My research is centered on the foundations and philosophy of physics. I am particularly interested in philosophical issues concerning the role that different pieces of structure in a physical theory play, and what implication this has for formulating and comparing theories. Currently, I am working on these topics in the context of the constrained Hamiltonian formalism, which provides the basis for a puzzle in the foundations of physics known as the “Problem of Time”. I also have an interest in several areas of formal and social epistemology.

The Non-Equivalence of Einstein and Lorentz

In this article, I give a counterexample to a claim made in (Norton (2008)) that empirically equivalent theories can often be regarded as theoretically equivalent by treating one as having surplus structure, thereby overcoming the problem of underdetermination of theory choice. The case I present is that of Lorentz’s ether theory and Einstein’s theory of special relativity.
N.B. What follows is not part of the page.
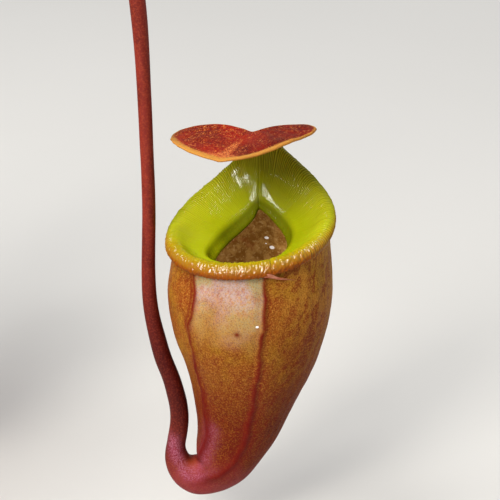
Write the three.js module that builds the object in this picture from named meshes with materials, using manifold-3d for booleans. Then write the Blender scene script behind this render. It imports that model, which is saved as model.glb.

I argue that Norton’s suggestion that surplus structure is present in Lorentz’s theory in the form of the ether state of rest is based on a misunderstanding of the role that the ether plays in Lorentz’s theory, and that in general, consideration of the conceptual framework in which a theory is embedded is vital to understanding the relationship between different theories.

On Representational Redundancy, Surplus Structure, and the Hole Argument

We address a recent proposal concerning ‘surplus structure’ due to Nguyen et al. [‘Why Surplus Structure is Not Superfluous.’ Br. J. Phi. Sci. Forthcoming.] We argue that the sense of ‘surplus structure’ captured by their formal criterion is importantly different from—and in a sense, opposite to—another sense of ‘surplus structure’ used by philosophers. We argue that minimizing structure in one sense is generally incompatible with minimizing structure in the other sense. We then show how these distinctions bear on Nguyen et al.’s arguments about Yang-Mills theory and on the hole argument.